In the end, Helena Shaw literally drags him back to the present day. Helena was the daughter of Indy’s colleague Basil, himself too obsessed with past artifacts. She brings him back to the present, where he is reunited with younger acquaintances (Helena, Teddy Kumar, Sallah’s grandchildren) and those of his own generation—his loyal friend Sallah and Marion, with whom he can at last reconcile. This scene suggests a healthy union of past, present, and future.

Indeed, far from nostalgia, it may promote future-thinking a little too much for my taste. One could wish Indiana Jones’s arc had allowed him to learn more from the past, to recognize the genuine supernatural efficacy of artifacts like the Ark and the Grail, and to inquire more deeply into the source of that efficacy. Instead, it feeds us the pablum of lines like, “[I]t’s not so much what you believe, it’s how hard you believe it.” This is the kind of absurd nonsense that feels distinctly of our own cultural moment and threatens to undercut the film’s more substantial themes.

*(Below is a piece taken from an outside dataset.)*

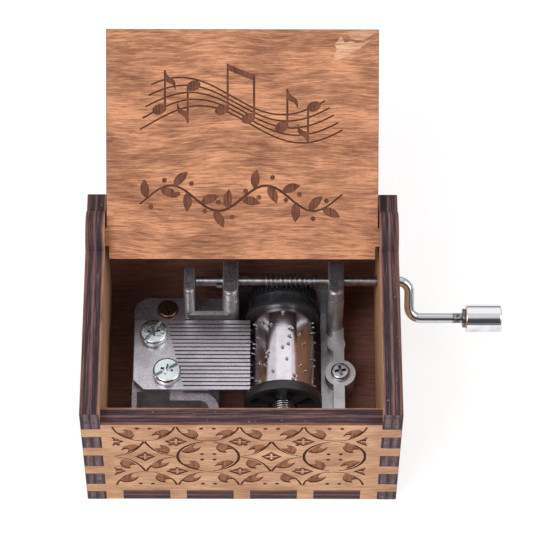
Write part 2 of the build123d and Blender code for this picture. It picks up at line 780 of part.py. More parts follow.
# ---------------------------------------------------------------- all sub-parts
def parts():
    return {
        "box_bottom": make_bottom(),
        "box_front": make_end_plate(-1, front_height),
        "box_back": make_end_plate(1, back_height),
        "box_side_left": make_side(-1),
        "box_side_right": make_side(1),
        "lid_panel": make_lid(),
        "bedplate": make_bedplate(),
        "comb": make_comb(),
        "comb_screws": make_comb_screws(),
        "comb_weights": make_comb_weights(),
        "comb_dampers": make_comb_dampers(),
        "bronze_wood_screw": wood_screw(*bronze_place, comb_bottom, bronze_head_r,
                                        bronze_head_height, bronze_turn),
        "zinc_wood_screw": wood_screw(*boss_place, rib_top, zinc_head_r, zinc_head_height, zinc_turn),
        "drum_shell": make_shell(),
        "drum_pins": make_pins(),
        "drum_end_cap": make_end_cap(),
        "drum_worm_gear": make_gear(),
        "drum_arbor": make_arbor(),
        "arbor_clip": make_clip(),
        "drum_spring": make_spring(),
        "crank_rod": make_crank(),
        "knob": make_knob(),
        "knob_bush": make_knob_bush(),
    }


os.makedirs("parts", exist_ok=True)
for name, shape in parts().items():
    group = Compound(shape) if isinstance(shape, list) else shape
    export_step(group, os.path.join("parts", name + ".step"))
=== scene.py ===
"""Looks of a hand-cranked music box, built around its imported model. Metres, +Z up."""
import json
import math

import bmesh
import bpy
import mathutils.geometry
import numpy as np
from mathutils import Matrix, Vector


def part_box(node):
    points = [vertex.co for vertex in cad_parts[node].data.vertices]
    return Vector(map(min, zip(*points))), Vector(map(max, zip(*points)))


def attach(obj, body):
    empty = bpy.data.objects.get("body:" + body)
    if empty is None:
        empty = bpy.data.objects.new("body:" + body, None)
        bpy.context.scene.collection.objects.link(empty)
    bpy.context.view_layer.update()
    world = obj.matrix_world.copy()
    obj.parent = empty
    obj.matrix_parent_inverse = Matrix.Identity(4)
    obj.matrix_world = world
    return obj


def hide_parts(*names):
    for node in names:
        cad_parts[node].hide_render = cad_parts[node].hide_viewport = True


MM = 0.001
X, Y, Z = Vector((1, 0, 0)), Vector((0, 1, 0)), Vector((0, 0, 1))

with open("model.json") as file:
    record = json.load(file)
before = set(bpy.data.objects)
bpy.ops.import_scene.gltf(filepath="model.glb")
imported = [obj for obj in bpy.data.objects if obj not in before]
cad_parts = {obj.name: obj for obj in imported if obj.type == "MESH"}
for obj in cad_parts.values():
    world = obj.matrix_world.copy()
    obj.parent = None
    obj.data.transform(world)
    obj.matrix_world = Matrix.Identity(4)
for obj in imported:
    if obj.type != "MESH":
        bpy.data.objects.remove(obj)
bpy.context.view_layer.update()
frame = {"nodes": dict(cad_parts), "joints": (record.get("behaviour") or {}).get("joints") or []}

# ---------------------------------------------------------------- sizes read from the frame
low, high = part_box("box_front")
PLY = high.y - low.y
HALF_WIDTH = high.x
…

Does Indy’s relinquishing of the Antikythera (like his surrender of so many other artifacts) indicate that the series’ overall message is to ignore the ancient past entirely? I don’t think we need to read it that way. All five plots demonstrate the relevance of the past to the present; and if Indy can’t remain in ancient Syracuse, his moment of contact with Archimedes at the battle is poignant, a touching reminder of two souls united in common cause across the millennia. But he cannot live in the past, either in classical antiquity or in a more recent past when the villains were easy to spot and his father and son were still alive.

His return to twentieth-century life brings him from his early days as roguish anti-hero to life in a genuine family and finally, fully into the embrace of those who can—and always have—made his life most meaningful. It’s not rocket science (or archaeology, or—alas—theology), but it is a much better place for his character to be than where he was at the end of any of the previous films. In this regard, at least, Indiana Jones finally finds his lost arc.